ROCHESTER, MINN. — Mayo Clinic researchers say they have found the cause of most chronic sinus infections — an immune system response to fungus. They say this discovery opens the door to the first effective treatment for this problem, for on of the most common chronic disease in the United States!

An estimated 37 million people in the United States suffer from chronic sinusitis, an inflammation of the membranes of the nose and sinus cavity. With the incidence increasing steadily over the last decade. Common symptoms are runny nose, nasal congestion, loss of smell and headaches. Frequently the chronic inflammation leads to polyps, small growths in the nasal passages which hinder breathing.  “Up to now, the cause of chronic sinusitis has not been known,” say the Mayo researchers: Drs. David Sherris, Eugene Kern and Jens Ponikau , Mayo Clinic ear, nose and throat specialists. Their report appears in the September issue of the journal Mayo Clinic Proceedings.

“Fungus allergy was thought to be involved in less than ten percent of cases,” says Dr. Sherris.  “Our studies indicate that, in fact, fungus is likely the cause of nearly all of these problems.  And it is not an allergic reaction, but an immune reaction.”
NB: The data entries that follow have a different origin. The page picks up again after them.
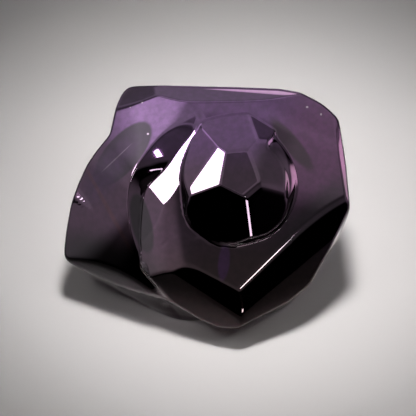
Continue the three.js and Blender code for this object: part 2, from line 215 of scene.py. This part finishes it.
# ---- zones, each an ellipsoid in the carved plane's frame: patterns inside the glass, painted shade and painted reflections ---
ZONES = [
    # name, centre (u, v, w), radii, turn, softness, colour, strength
    ("violet flow, upper plate", (-5, 24, -8), (45, 16, 20), 0, 0.45, "#4A2B58", 0.8),
    ("magenta flow, right", (30, 8, -8), (16, 26, 20), 0, 0.5, "#472244", 0.8),
    ("lavender flow, lobe", (-31, 22, -9), (17, 9, 14), 0, 0.6, "#523B5C", 0.85),
    # Painted reflection: brown instead of violet on the petal's downturned lower faces, as where
    # their polish mirrors the floor.
    ("painted reflection tint, petal", (4, -38, -14), (36, 18, 30), 0, 0.45, "#3B2A2B", 0.9),
    ("brown flow, right of the dome", (19, 13.8, -7), (11, 2.7, 6), -51, 0.2, "#201019", 0.8),
    ("brown flow, dome", (13.1, 6.9, -2), (7, 8, 5), 0, 0.35, "#281826", 0.6),
    # Painted shade: near-black on the downturned faces at the lower right, where the polish
    # mirrors the dark room.
    ("painted shade, lower right", (27, -10.5, -9), (18, 5.5, 12), 43, 0.6, "#0E090D", 0.75),
    # Painted shade: near-black on the lobe's downturned lower part, where the polish mirrors the
    # dark room instead of the violet sheen.
    ("painted shade, lobe bottom", (-47, -26, -17), (22, 8, 16), -18, 0.6, "#0A0609", 0.95),
    # Painted reflection: a dark oval with a lighter middle stands in for a dark thing mirrored in
    # the lobe's polish.
    ("painted dark reflection, lobe", (-39.8, 10.5, -10), (14.3, 6.0, 14), 48, 0.06, "#0E0A10", 0.93),
    ("lighter middle of the painted reflection, lobe", (-45, 5.0, -13), (12.5, 5.2, 14), 52, 0.6, "#33203A", 0.85),
    # Painted reflection: a dark oval on the bowl's wall stands in for a dark thing mirrored there.
    ("painted dark reflection, wall", (-33.0, -13.0, -13), (11.0, 3.6, 8), -76, 0.12, "#0C080D", 0.9),
    ("violet streak, bowl", (-4.5, -26.5, -10), (6.2, 2.0, 6), 84, 0.2, "#5A3568", 0.7),
    ("red-brown seam, lobe", (-43, -11, -13), (24, 0.7, 12), -61, 0.5, "#4A2A2A", 0.4),
    ("dust", (24.2, 26.9, -8), (0.5, 0.4, 3), 0, 0.3, "#9A8F98", 0.9),
    ("dust", (29.0, 24.4, -8), (0.4, 0.5, 3), 0, 0.3, "#9A8F98", 0.9),
    ("dust", (-32.8, 28.6, -10), (0.4, 0.4, 3), 0, 0.3, "#9A8F98", 0.8),
    ("dust", (-36.9, 26.9, -10), (0.35, 0.35, 3), 0, 0.3, "#9A8F98", 0.8),
    ("dust", (-30.7, 17.6, -9), (0.4, 0.35, 3), 0, 0.3, "#9A8F98", 0.8),
    ("scratch, lobe", (-42.5, 8.5, -11), (8.0, 0.22, 4), 43, 0.3, "#9A8F98", 0.2),
]

CLOUD_SIZE = 2.0         # clouds of inclusions, in millimetres
CLOUD_DETAIL = 3.0
OBSIDIAN_IOR = 1.49      # natural glass, 1.48 to 1.51

# ---- the studio, in metres: azimuth 0 is the viewer's side, + to the right -------------------
# Light of the walls by the sine of the elevation, 0 at the horizon and 1 overhead.
WALL_LIGHT = [
    (0.0, 0.0), (0.29, 0.0), (0.36, 0.32), (0.55, 0.30), (0.64, 0.18), (0.685, 0.25),
    (0.725, 0.90), (0.80, 1.05), (0.87, 1.15), (0.95, 0.90), (1.0, 0.90),
]
WALL_TINT = (1.0, 0.95, 1.0)
BACKDROP = (0.30, 0.29, 0.285, 1.0)  # the walls as the camera sees them beyond the paper
# Shades and glows on the walls: azimuth, elevation, the angle about it within which they are
# full, the angle where they end, and the amount.
WALL_SHADES = [
    (0, 52.5, 2.5, 6, 0.55),  # the dim spot that the dome's table mirrors
]
WALL_GLOWS = [
    (-78, 58, 10, 24, (1.6, 1.35, 1.65)),   # upper left
    (-75, 22, 15, 36, (0.75, 0.68, 0.75)),  # left, low
    (-36, 24, 6, 21, (0.5, 0.42, 0.46)),    # front left
    (72, 14, 14, 41, (0.5, 0.46, 0.5)),     # right, low
    (180, 30, 20, 45, (0.45, 0.42, 0.45)),  # behind
    (180, 6, 7, 15, (2.2, 1.55, 1.95)),     # behind, low
    (97, 4, 5, 13, (3.6, 2.7, 3.1)),        # right, level
]
# Soft boxes: name, azimuth, elevation, distance, width and height, radiance.
SOFT_BOXES = [
    ("window_box", -65.584, 39.158, 0.9, (0.17, 0.17), 24),  # white on the dome and the bowl
    ("strip_box", 13.6, 7.0, 1.5, (0.32, 0.10), 14),         # the line along the V
    ("glint_box", 13.8, 28.0, 1.5, (0.05, 0.12), 34),        # the line between the lower facets
]
SOFT_BOX_AIM = (0.0, 0.0, 0.05)
# Spots over the table: name, place from the point they aim at, share of the power.
TABLE_SPOTS = [
    ("table_lamp", (0.0, 0.0, 0.60), 0.86),
    ("table_lamp_left", (-0.28, -0.18, 0.52), 0.06),
    ("table_lamp_right", (0.28, -0.18, 0.52), 0.08),
]
TABLE_AIM = (0.012, 0.02, 0.0)
SPOT_CONE = 26.5         # degrees
SPOT_RADIUS = 0.05       # a larger lamp would soften the shadows
CEILING = dict(size=1.2, height=1.0, power=1.1)
PAPER_SIZE = 6.0
SENSOR_WIDTH = 36.0      # millimetres


# ---- soft joins and curves -------------------------------------------------------------------
def soft_min(a, b, blend):
    """The lower of two heights, rounded where they meet."""
    h = np.maximum(blend - np.abs(a - b), 0.0) / blend
    return np.minimum(a, b) - h ** 3 * blend / 6.0


def soft_max(a, b, blend):
    """The higher of two heights, rounded where they meet."""
    return -soft_min(-a, -b, blend)


def smooth(t):
    """0 to 1 with a level start and end."""
    t = np.clip(t, 0.0, 1.0)
    return t * t * (3.0 - 2.0 * t)


def hermite(t, start, end, slope_start, slope_end):
    """A cubic from start to end with the given slopes there."""
    t2, t3 = t * t, t * t * t
    return ((2 * t3 - 3 * t2 + 1) * start + (t3 - 2 * t2 + t) * slope_start
            + (3 * t2 - 2 * t3) * end + (t3 - t2) * slope_end)


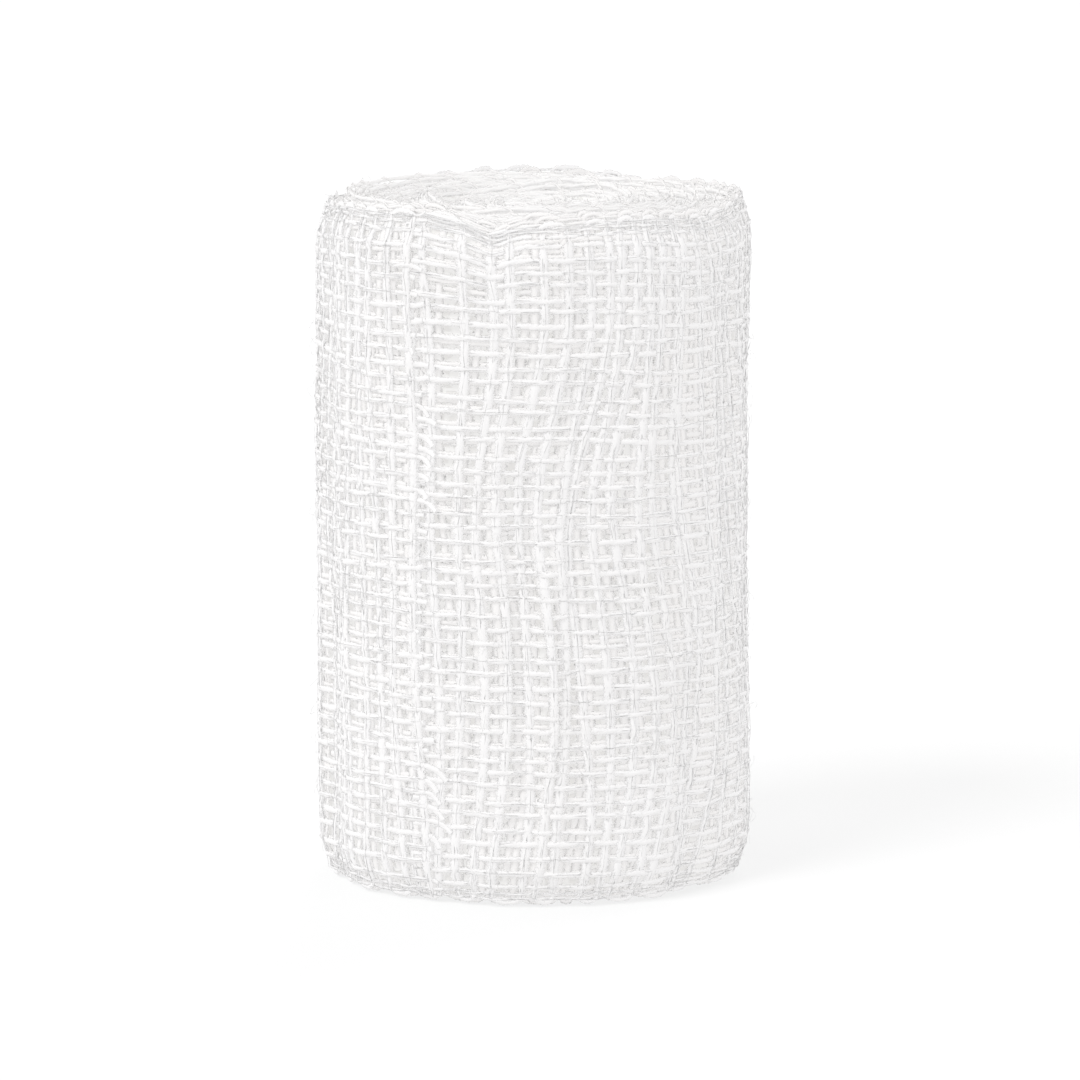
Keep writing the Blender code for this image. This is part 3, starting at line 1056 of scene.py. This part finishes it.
def inner_end(name, cotton, sides, seed):
    """The strip's inner end, which stands loose in the eye."""
    start = turns_at_steps(EDGE_STEP)[-1]
    _, first_radius, first_height = strip_place(np.array([start]), np.array([STRIP_WIDTH]))

    def place(turns, below):
        share = ease(turns / INNER_END_TURNS)
        angle = LOOSE_END_ANGLE - 360.0 * (start + turns)
        radius = first_radius + (INNER_END_RADIUS - first_radius) * share
        height = first_height - INNER_END_SINK * share - below
        return placed(angle, radius, height), outward(angle, 0.0)

    steps = np.linspace(0.0, INNER_END_TURNS, INNER_END_STEPS)
    paths = Paths()
    for row in range(INNER_END_ROWS):
        points, out = place(steps, FIRST_ROW_DOWN + row * EDGE_ROW_GAP)
        over = np.where((np.arange(INNER_END_STEPS) // STEPS_PER_CHECK + row) % 2 == 0, 1.0, -1.0)
        paths.add(points, out, over, EDGE_YARN.width)
    below = np.linspace(0.0, INNER_END_ROWS * EDGE_ROW_GAP, 2 * INNER_END_ROWS)
    for weft, turns in enumerate(steps[INNER_WEFT_STEPS]):
        points, out = place(np.full(below.shape, turns), below)
        over = np.where((np.arange(len(below)) // 2 + weft) % 2 == 0, -1.0, 1.0)
        paths.add(points, out, over, WEFT_LOOP.width)
    return spin(name, paths, cotton, INNER_END_YARN, sides, seed)


# --- What lies under them ---


def body_rings(angles):
    """Radius and height of the body's rings, from the floor of the eye over the rim to the foot."""
    under = TURN_GAP * (WOVEN_TURNS - wound_share(angles))
    plain = oval_radius(angles) - SIDE_CLEARANCE - under - BODY_UNDER_SIDE
    floor = STRIP_WIDTH - TOP_DISH - EYE_DEPTH
    rings = [(ring.radius, floor + ring.up) for ring in EYE_RINGS]
    for share in np.linspace(0.0, 1.0, BODY_END_RINGS):
        radius = EYE_MOUTH + (plain - EDGE_LEAN - EYE_MOUTH) * share
        rings.append((radius, top_height(radius, angles) - BODY_UNDER_TOP))
    highest = STRIP_WIDTH - BODY_UNDER_TOP - BODY_TOP_BEND
    for height in np.linspace(highest, BODY_FOOT_BEND, BODY_SIDE_ROWS):
        lift = edge_lift(angles) * ease((height - STRIP_WIDTH + EDGE_LIFT_DOWN) / EDGE_LIFT_DOWN)
        lifted = height + lift
        side = plain + BODY_PUCKER * pucker(angles, lifted) - crease_depth(angles, lifted)
        rings.append((side, lifted))
    rings += [((plain - EDGE_LEAN) * share, BODY_OVER_FOOT) for share in BODY_FOOT_RINGS]
    return floor, rings


def wound_body(cotton):
    """What shows through the woven turns and between the coiled edges: the wound form, closed."""
    angles = np.arange(0.0, 360.0, BODY_COLUMN)
    columns = len(angles)
    floor, rings = body_rings(angles)
    verts = [tuple(point) for radius, height in rings for point in placed(angles, radius, height)]
    top_pole, foot_pole = len(verts), len(verts) + 1
    verts += [(0.0, 0.0, floor), (0.0, 0.0, BODY_OVER_FOOT)]
    faces = []
    for first in range(0, (len(rings) - 1) * columns, columns):
        for column in range(columns):
            here, beside = first + column, first + (column + 1) % columns
            faces.append((here, here + columns, beside + columns, beside))
    last = (len(rings) - 1) * columns
    for column in range(columns):
        beside = (column + 1) % columns
        faces.append((column, beside, top_pole))
        faces.append((last + beside, last + column, foot_pole))
    mesh = bpy.data.meshes.new("wound_body")
    mesh.from_pydata(verts, [], faces)
    mesh.materials.append(cotton)
    mesh.polygons.foreach_set("use_smooth", [True] * len(faces))
    mesh.update()
    return in_scene("wound_body", mesh)


# --- Loose fibres and lint ---


def stray_fibres(name, turns, across, rng, cotton, seed):
    """Fibres that have come loose along the yarns of a turn, and soften them."""
    paths = Paths()
    for strand in range(STRAY_STRANDS):
        for one_turns, one_across in (*zip(turns.T, across.T), *zip(turns, across)):
            points, out = on_strip(one_turns, one_across, rng.uniform(0.0, STRAY_LIFT))
            paths.add(points, out, 0.0, STRAY_FIBRE.width, STRAND_STEP * strand + rng.random())
    return spin(name, paths, cotton, STRAY_FIBRE, sides=3, seed=seed)


def strides(way, length):
    """How far a bent fibre has gone at each step, in two directions."""
    return (np.cumsum(turned) * length / LINT_STEPS for turned in (np.cos(way), np.sin(way)))


def lint(name, rng, cotton, seed):
    """Single fibres that stand off the side and the top."""
    paths = Paths()
    steps = np.linspace(0.0, 1.0, LINT_STEPS)
    for _ in range(SIDE_FIBRES):
        start, across = rng.uniform(0.0, 1.0), rng.uniform(*SIDE_LINT_STARTS)
        length = rng.uniform(*SIDE_LINT_LENGTHS)
        heading = rng.uniform(0.0, 2.0 * math.pi)
        along, up = strides(heading + rng.normal(0.0, LINT_BEND) * steps, length)
        rise = rng.uniform(*SIDE_LINT_RISES) * length
        off = LINT_OFF + rise * np.sin(math.pi * steps * rng.uniform(*LINT_ARCH))
        places = np.clip(across + up, *SIDE_LINT_REACH)
        points, out = on_strip(start + along / CIRCUMFERENCE, places, off)
        paths.add(points, out, 0.0, LINT_FIBRE.width)
    ends = turns_at_steps(LINT_END_STEP)
    for _ in range(TOP_FIBRES):
        start = rng.choice(ends)
        points, _ = end_place(np.full(LINT_STEPS, start), np.zeros(LINT_STEPS), True)
        heading = rng.uniform(0.0, 2.0 * math.pi)
        length = rng.uniform(*TOP_LINT_LENGTHS)
        right, back = strides(heading + rng.normal(0.0, LINT_BEND) * steps, length)
        rise = rng.uniform(*TOP_LINT_RISES) * length
        up = rise * np.sin(math.pi * steps * rng.uniform(*LINT_ARCH))
        points += np.stack([right, back, up], axis=1)
        paths.add(points, np.array([0.0, 0.0, 1.0]), 0.0, LINT_FIBRE.width)
    return spin(name, paths, cotton, LINT_FIBRE, sides=3, seed=seed)


# --- The studio ---


def add_camera():
    """The camera, in front of the roll and looking a little down on it."""
    camera = bpy.data.cameras.new("camera")
    camera.sensor_width = CAMERA_SENSOR
    camera.lens = CAMERA_LENS
    camera.shift_x = CAMERA_SHIFT
    camera.clip_start = NEAREST_SEEN
    holder = in_scene("camera", camera)
    elevation = math.radians(CAMERA_ELEVATION)
    towards = np.array([0.0, -math.cos(elevation), math.sin(elevation)])
    holder.location = CAMERA_TARGET + CAMERA_DISTANCE * towards
    holder.rotation_euler = (math.radians(90.0) - elevation, 0.0, 0.0)
    bpy.context.scene.camera = holder


def add_sun(sun):
    """A broad, far light, from an azimuth that grows from the front to the right."""
    lamp = bpy.data.lights.new(sun.name, "SUN")
    lamp.energy = sun.strength
    lamp.angle = math.radians(sun.softness)
    holder = in_scene(sun.name, lamp)
    holder.rotation_euler = (math.radians(90.0 - sun.elevation), 0.0, math.radians(sun.azimuth))


def add_floor():
    """A plain pale floor, level with the foot."""
    mesh = bpy.data.meshes.new("floor")
    signs = ((-1, -1), (1, -1), (1, 1), (-1, 1))
    corners = [(x * FLOOR_HALF, y * FLOOR_HALF, 0.0) for x, y in signs]
    mesh.from_pydata(corners, [], [(0, 1, 2, 3)])
    floor = in_scene("floor", mesh)
    mesh.materials.append(matt("pale_floor", FLOOR_LOOK)[0])


def add_surroundings():
    """Even white light from all round, which fills the shade between the yarns."""
    world = bpy.data.worlds.new("studio")
    world.use_nodes = True
    Nodes(world.node_tree).give(world.node_tree.nodes["Background"], WORLD_LIGHT)
    world.light_settings.distance = FILL_DISTANCE
    world.light_settings.ao_factor = FILL_FACTOR
    scene = bpy.context.scene
    scene.world = world
    scene.cycles.use_fast_gi = True
    scene.cycles.fast_gi_method = "REPLACE"
    scene.cycles.ao_bounces = FILL_BOUNCES
    scene.cycles.ao_bounces_render = FILL_BOUNCES
    scene.cycles.transparent_max_bounces = CLEAR_BOUNCES
    scene.view_settings.view_transform = "Standard"
    scene.view_settings.exposure = EXPOSURE


add_camera()
add_floor()
add_surroundings()
for sun in SUNS:
    add_sun(sun)

# --- The pieces ---

# Each piece draws from the same random numbers, so their order matters.
rng = np.random.default_rng(RANDOM_SEED)
pattern = weave_pattern(rng, round_yarn_places())
weaves = [crossings(rng, number, pattern) for number in range(WOVEN_TURNS)]
pieces = [
    wound_body(PACKED_COTTON),
    woven_turn("outer_turn", 0, *weaves[0], rng, OUTER_COTTON, sides=6),
    woven_turn("second_turn", 1, *weaves[1], rng, SHADED_COTTON, sides=5),
    woven_turn("third_turn", 2, *weaves[2], rng, SHADED_COTTON, sides=4),
    edge_yarns("top_edge_yarns", True, 2, EDGE_STEP, sides=5, cotton=EDGE_COTTON, seed=11.0),
    weft_loops("top_weft_loops", True, 5, rng, SHADED_COTTON, seed=12.0),
    edge_yarns("foot_edge_yarns", False, 1, FOOT_EDGE_STEP, sides=4, cotton=EDGE_COTTON, seed=13.0),
    weft_loops("foot_weft_loops", False, 4, rng, SHADED_COTTON, seed=14.0),
    inner_end("inner_end", EDGE_COTTON, sides=5, seed=15.0),
    stray_fibres("stray_fibres", *weaves[0], rng, OUTER_COTTON, seed=41.0),
    lint("lint", rng, OUTER_COTTON, seed=5.0),
]
for piece in pieces:
    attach(piece, "root")
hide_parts("gauze_roll")
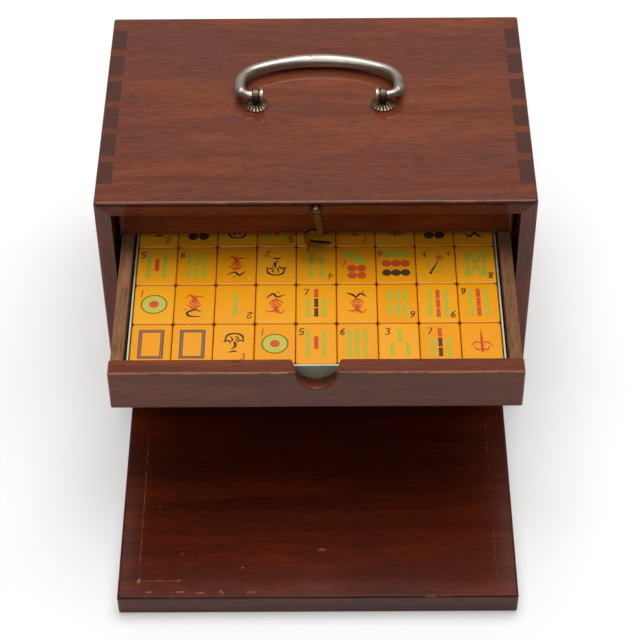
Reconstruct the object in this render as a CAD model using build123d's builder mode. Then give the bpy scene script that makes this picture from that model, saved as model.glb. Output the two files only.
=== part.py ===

The researchers studied 210 patients with chronic sinusitis. Using new methods of collecting and testing mucus from the nose, they discovered fungus in 96 percent of the patients’ mucus. They identified a total of 40 different kinds of fungi in these patients, with an average of 2.7 kinds per patient.  In a subset of 101 patients who had surgery to remove nasal polyps, the researchers found eosinophils (a type of white blood cell activated by the body’s immune system) in the nasal tissue and mucus of 96 percent of the patients.  The results, the researchers say, clearly portray a disease process in which, in sensitive individuals, the body’s immune system sends eosinophils to attack fungi and the eosinophils irritate the membranes in the nose. As long as fungi remain, so will the irritation.